According to the results of this study, twist and torsion in women were higher than men. Other heart parameters such as LV ejection fraction and wall elasticity were investigated and shown that women have higher LV ejection fractions [35-37] and greater systolic elasticity than men. This difference shows that in women myocardial contractility is greater than men [36,37]. It has been shown that LV twist and torsion can be affected by LV end-systolic and end-diastolic LV volumes, in other words, it is dependent on LV size. Hence, because of having adequate cardiac output, hearts with smaller ventricles should have greater torsion. On the other hand, LV twist and torsion directly are related to LV fiber orientation, and LV fiber orientation is dependent on LV shape [13,38-40].

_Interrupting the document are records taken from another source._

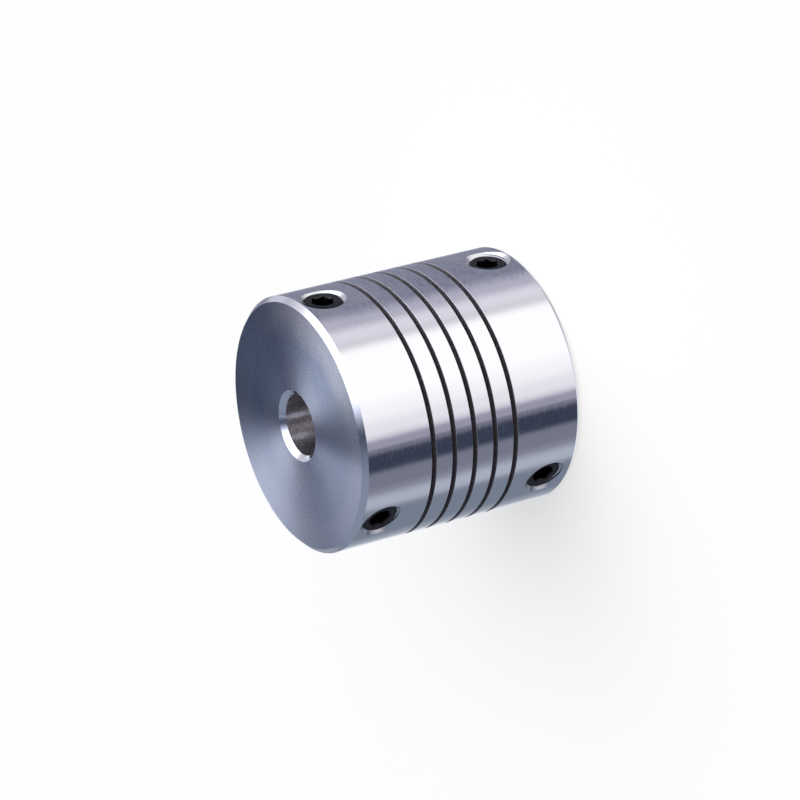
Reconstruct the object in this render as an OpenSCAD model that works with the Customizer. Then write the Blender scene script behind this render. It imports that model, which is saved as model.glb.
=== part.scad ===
// Helical beam coupling: a one-piece flexible shaft coupling turned from
// aluminium bar, with two set screws in each hub.
// The axis is +Z. The part stands on its lower end face, with the origin at
// the centre of that face. Its front is -Y, halfway between the two lines of
// set screws, and left and right are as seen from there.

/* [Body] */
// Outside diameter of the body
body_d = 25; // [20:0.5:40]
// Length of the body from end face to end face
body_l = 24; // [22:0.5:50]
// Leg of the 45 degree chamfer round both outer edges
rim_chamfer = 0.5; // [0.2:0.05:1]

/* [Bore] */
// Diameter of the shaft bore in each hub
bore_d = 6; // [4:0.5:8]
// Leg of the 45 degree chamfer at each bore mouth
bore_chamfer = 0.5; // [0.2:0.05:1]
// Depth of the relief between the two shaft bores, measured on the radius
relief_depth = 0.5; // [0.2:0.05:1]
// Length of relief past each end of the cut
relief_past_cut = 0.25; // [0.1:0.05:0.5]

/* [Helical cut] */
// Number of turns in the cut
cut_turns = 5; // [3:1:6]
// Rise of the cut in one turn, right-handed
cut_pitch = 2.25; // [1.8:0.05:2.4]
// Width of the cut along the axis
cut_w = 0.5; // [0.3:0.05:0.8]
// Angle round the axis at which the cut crosses the middle of the body
cut_phase = 253; // [200:1:340]

/* [Set screws] */
// Nominal diameter of the screw thread
screw_d = 4; // [3:0.5:5]
// Length of a set screw
screw_l = 6; // [4:0.5:8]
// Distance from an end face to the screws in that hub
screw_edge = 2.9; // [2.6:0.1:4]
// Angle between the two lines of screws
screw_spread = 120; // [90:5:180]
// Depth of the upper hub's left screw below the outside of the body
sink_top_left = 0.45; // [0.2:0.05:1]
// Depth of the upper hub's right screw below the outside of the body
sink_top_right = 0.25; // [0.2:0.05:1]
// Depth of the lower hub's left screw below the outside of the body
sink_bottom_left = 0.55; // [0.2:0.05:1]
// Depth of the lower hub's right screw below the outside of the body
sink_bottom_right = 0.4; // [0.2:0.05:1]
// Radial clearance between a screw and its hole
screw_clear = 0.05; // [0.02:0.01:0.1]
// Leg of the countersink at the mouth of a screw hole
screw_csk = 0.3; // [0.1:0.05:0.4]
// Width across the flats of the hexagon socket
socket_af = 2; // [1.5:0.1:2.2]
// Depth of the hexagon socket to where its drill point starts
socket_depth = 2; // [1:0.1:2.5]
// Leg of the chamfer round the socket end of a screw
head_chamfer = 0.2; // [0.1:0.05:0.4]
// Leg of the chamfer round the tip of a screw
tip_chamfer = 0.6; // [0.3:0.05:0.8]
// Diameter of the cup in the tip of a screw
cup_d = 2; // [1:0.1:2.2]

/* [Hidden] */

// Faces round a full turn of the body, of a screw and of the cut
body_fn = 128;
screw_fn = 48;
cut_fn = 40;
// How far a cutting shape runs past the surface that it opens
over = 1;

body_r = body_d / 2;
bore_r = bore_d / 2;
relief_r = bore_r + relief_depth;
cut_rise = cut_turns * cut_pitch;
relief_l = cut_rise + cut_w + 2 * relief_past_cut;

hole_r = screw_d / 2;
screw_r = hole_r - screw_clear;
socket_r = socket_af / 2 / cos(30);
// Heights of the two pairs of screws, and the directions of the front and of
// the two lines of screws, as angles from +X
top_z = body_l - screw_edge;
bottom_z = screw_edge;
front = 270;
left_line = front - screw_spread / 2;
right_line = front + screw_spread / 2;

// Solid of revolution of the body, cut through by the bore and its relief
module turned_blank() {
    rotate_extrude($fn = body_fn)
        polygon([
            [0, 0],
            [body_r - rim_chamfer, 0],
            [body_r, rim_chamfer],
            [body_r, body_l - rim_chamfer],
            [body_r - rim_chamfer, body_l],
            [0, body_l]
        ]);
}

// Bore with a chamfered mouth at both ends and a wider relief between the hubs
module bore_space() {
    half_l = body_l / 2;
    half_relief = relief_l / 2;
    mouth_r = bore_r + bore_chamfer;
    translate([0, 0, half_l])
        rotate_extrude($fn = body_fn)
            for (end = [-1, 1])
                polygon([
                    [0, 0],
                    [relief_r, 0],
                    [relief_r, end * half_relief],
                    [bore_r, end * (half_relief + relief_depth)],
                    [bore_r, end * (half_l - bore_chamfer)],
                    [mouth_r, end * half_l],
                    [mouth_r, end * (half_l + over)],
                    [0, end * (half_l + over)]
                ]);
}

// Stations along the cut, each an angle from its middle and a half width:
// the cut keeps its width between its ends and closes there in a half circle
cut_r = cut_w / 2;
cut_half_turn = cut_turns * 180 - cut_r / body_r * 180 / PI;
cut_steps = cut_turns * cut_fn;
end_steps = 5;
end_last = 80;
function end_station(end, t) =
    [end * (cut_half_turn + cut_r * sin(t) / body_r * 180 / PI), cut_r * cos(t)];
cut_stations = concat(
    [for (i = [end_steps:-1:1]) end_station(-1, end_last * i / end_steps)],
    [for (i = [0:cut_steps]) [cut_half_turn * (2 * i / cut_steps - 1), cut_r]],
    [for (i = [1:end_steps]) end_station(1, end_last * i / end_steps)]
);

// Corners of the cut at one station: inside and outside, lower then upper
function cut_corner(station, r, side) = [
    r * cos(cut_phase + station[0]),
    r * sin(cut_phase + station[0]),
    body_l / 2 + cut_pitch * station[0] / 360 + side * station[1]
];
function cut_ring(station) = [
    cut_corner(station, bore_r, -1),
    cut_corner(station, body_r + over, -1),
    cut_corner(station, body_r + over, 1),
    cut_corner(station, bore_r, 1)
];

// Ribbon of empty space that winds through the wall from the relief outwards
module helical_cut() {
    last = len(cut_stations) - 1;
    points = [for (s = cut_stations) each cut_ring(s)];
    walls = [
        for (i = [0:last - 1], k = [0:3])
            let (a = 4 * i + k, b = 4 * i + (k + 1) % 4)
                each [[a, b, a + 4], [b, b + 4, a + 4]]
    ];
    first_cap = [[3, 2, 1, 0]];
    last_cap = [[4 * last, 4 * last + 1, 4 * last + 2, 4 * last + 3]];
    polyhedron(points, concat(first_cap, walls, last_cap));
}

// Turns a shape that is drawn along +Z to point outwards at a screw's place
module at_screw(z, angle) {
    translate([0, 0, z])
        rotate([0, 0, angle])
            rotate([0, 90, 0])
                children();
}

// Tapped hole from the bore to the outside, with a countersunk mouth
module screw_hole() {
    cylinder(r = hole_r, h = body_r + over, $fn = screw_fn);
    translate([0, 0, body_r - screw_csk])
        cylinder(r1 = hole_r, r2 = hole_r + screw_csk + over,
                 h = screw_csk + over, $fn = screw_fn);
}

module coupling_body() {
    color("silver")
        difference() {
            turned_blank();
            bore_space();
            helical_cut();
            for (z = [bottom_z, top_z], angle = [left_line, right_line])
                at_screw(z, angle)
                    screw_hole();
        }
}

// Set screw with a hexagon socket and a cup point, drawn with its tip down
module set_screw(z, angle, sink) {
    color("dimgray")
        at_screw(z, angle)
            translate([0, 0, body_r - sink - screw_l])
                difference() {
                    screw_blank();
                    screw_socket();
                    screw_cup();
                }
}

module screw_blank() {
    rotate_extrude($fn = screw_fn)
        polygon([
            [0, 0],
            [screw_r - tip_chamfer, 0],
            [screw_r, tip_chamfer],
            [screw_r, screw_l - head_chamfer],
            [screw_r - head_chamfer, screw_l],
            [0, screw_l]
        ]);
}

// Hexagon socket that ends in a drill point
module screw_socket() {
    point_r = socket_af / 2;
    point_h = point_r / 2;
    translate([0, 0, screw_l - socket_depth])
        cylinder(r = socket_r, h = socket_depth + over, $fn = 6);
    translate([0, 0, screw_l - socket_depth - point_h])
        cylinder(r1 = 0, r2 = point_r, h = point_h, $fn = screw_fn);
}

// Cone that hollows the tip, so that only its ring bites on the shaft
module screw_cup() {
    cup_r = cup_d / 2;
    translate([0, 0, -over])
        cylinder(r1 = cup_r + over, r2 = 0, h = cup_r + over, $fn = screw_fn);
}

coupling_body();
set_screw(top_z, left_line, sink_top_left);  // set_screw_top_left
set_screw(top_z, right_line, sink_top_right);  // set_screw_top_right
set_screw(bottom_z, left_line, sink_bottom_left);  // set_screw_bottom_left
set_screw(bottom_z, right_line, sink_bottom_right);  // set_screw_bottom_right
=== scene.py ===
import math

import bpy
import numpy as np
from mathutils import Matrix, Vector


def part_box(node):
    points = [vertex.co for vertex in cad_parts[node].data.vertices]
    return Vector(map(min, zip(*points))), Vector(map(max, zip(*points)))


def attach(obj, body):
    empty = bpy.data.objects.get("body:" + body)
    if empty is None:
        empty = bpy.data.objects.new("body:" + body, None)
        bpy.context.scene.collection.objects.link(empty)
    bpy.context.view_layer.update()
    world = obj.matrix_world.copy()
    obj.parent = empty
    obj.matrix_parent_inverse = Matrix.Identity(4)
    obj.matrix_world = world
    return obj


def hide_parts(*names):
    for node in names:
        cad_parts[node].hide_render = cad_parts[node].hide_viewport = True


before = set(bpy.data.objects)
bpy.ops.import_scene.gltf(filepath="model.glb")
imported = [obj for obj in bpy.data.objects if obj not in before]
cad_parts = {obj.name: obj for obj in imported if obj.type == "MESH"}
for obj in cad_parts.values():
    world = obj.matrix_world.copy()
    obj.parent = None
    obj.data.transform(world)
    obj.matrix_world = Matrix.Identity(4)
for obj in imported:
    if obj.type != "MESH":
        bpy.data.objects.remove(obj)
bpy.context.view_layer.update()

# Coupling body
# One piece of aluminium bar, turned outside and on both end faces and bored for the shaft. A helical
# slot is then milled through the wall, so that the middle bends like a spring, and four holes are
# drilled and tapped M4.
MM = 0.001
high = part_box("coupling_body")[1]
BODY_R = high.x
BODY_L = high.z
RIM_CHAMFER = 0.5 * MM
BORE_R = 3 * MM
BORE_CHAMFER = 0.5 * MM
RELIEF_R = 3.5 * MM
RELIEF_PAST_SLOT = 0.25 * MM
SLOT_TURNS = 5
SLOT_PITCH = 2.25 * MM
SLOT_WIDTH = 0.5 * MM
SLOT_EDGE = 0.02 * MM
SLOT_PHASE = math.radians(253)
SLOT_SEGMENTS = 128
RELIEF_L = SLOT_TURNS * SLOT_PITCH + SLOT_WIDTH + 2 * RELIEF_PAST_SLOT
BODY_SEGMENTS = 512
LEFT_LINE = math.radians(210)
RIGHT_LINE = math.radians(330)
SCREW_EDGE = 2.9 * MM
TAP_R = 1.62 * MM
TAP_DEPTH = 0.38 * MM
COUNTERSINK_R = 2.3 * MM
HOLE_SEGMENTS = 48
THREAD_PITCH = 0.7 * MM
THREAD_START = 1.6 * MM
THREAD_LENGTH = 12.6 * MM
THREAD_FLANK = math.tan(math.radians(30))
THREAD_FLAT = 0.044 * MM
TAP_LEAD = 0.08 * MM
# How far a cutting shape runs past the surface that it opens
PAST = 1 * MM
# Edges that turn more than this stay sharp
SHARP_FROM = math.radians(30)


def lathe(name, profile, segments):
    """A closed mesh turned round Z from an outline of radii and heights, with the metal on its left."""
    points, ring_at = [], []
    for radius, height in profile:
        ring_at.append(len(points))
        count = segments if radius else 1
        for s in range(count):
            turn = 2 * math.pi * s / segments
            points.append((radius * math.cos(turn), radius * math.sin(turn), height))
    faces = []
    for k, (radius, height) in enumerate(profile):
        n = (k + 1) % len(profile)
        for s in range(segments if radius or profile[n][0] else 0):
            here = [ring_at[k]]
            if radius:
                here = [ring_at[k] + (s + step) % segments for step in (0, 1)]
            there = [ring_at[n]]
            if profile[n][0]:
                there = [ring_at[n] + (s + step) % segments for step in (1, 0)]
            faces.append(here + there)
    mesh = bpy.data.meshes.new(name)
    mesh.from_pydata(points, [], faces)
    piece = bpy.data.objects.new(name, mesh)
    bpy.context.scene.collection.objects.link(piece)
    return piece


def node_tree(name, inputs):
    """A Geometry Nodes tree with a geometry input and output and one named input for each size."""
    tree = bpy.data.node_groups.new(name, "GeometryNodeTree")
    tree.interface.new_socket("Geometry", in_out="INPUT", socket_type="NodeSocketGeometry")
    for label, kind in inputs.items():
        tree.interface.new_socket(label, in_out="INPUT", socket_type="NodeSocket" + kind)
    tree.interface.new_socket("Geometry", in_out="OUTPUT", socket_type="NodeSocketGeometry")
    sizes = tree.nodes.new("NodeGroupInput").outputs
    return tree, sizes, tree.nodes.new("NodeGroupOutput").inputs["Geometry"]


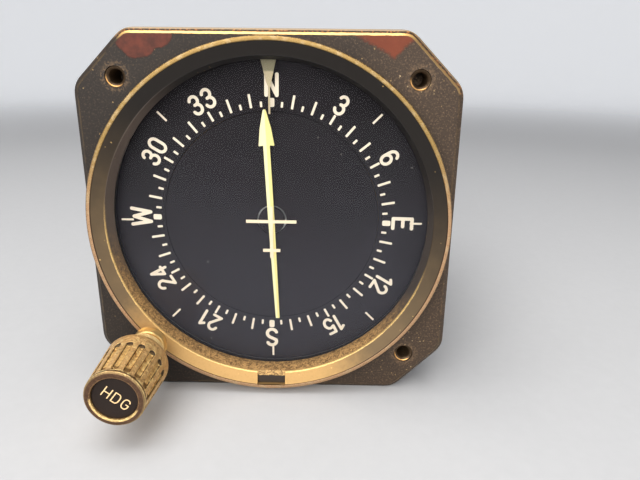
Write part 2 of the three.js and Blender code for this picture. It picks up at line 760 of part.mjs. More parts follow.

The limitations of this study were: the poor endocardial definition of 2-dimensional echo image, through-plane motion of basal and apical planes and the frame rate limitation because of its dependency on depth and sector angle. In spite of these limitations, we measured the twist and torsion angles for the LV short axis view. To account for differences in heart size, torsion was calculated based on the basal and apical maximum radii, and the distance between the apical and basal levels.

Conclusion

In the present study, left ventricle basal and apical rotational mechanics were analyzed by 2D BM algorithm to quantify twist and torsion angles. The statistic evaluation of results shows that between men and women groups LV mechanical parameters are significantly different.

Tracking is a non-invasive and utilizing method for motion estimation in left ventricular through cardiac cycle. This study emphasizes that torsion angle seems to be an appropriate biomechanical parameter to be used for evaluating heart function rather than twist. For both twist and torsion significantly depends on the sex. This study was mainly ascribed to the dependency of torsion and twist on patient sex.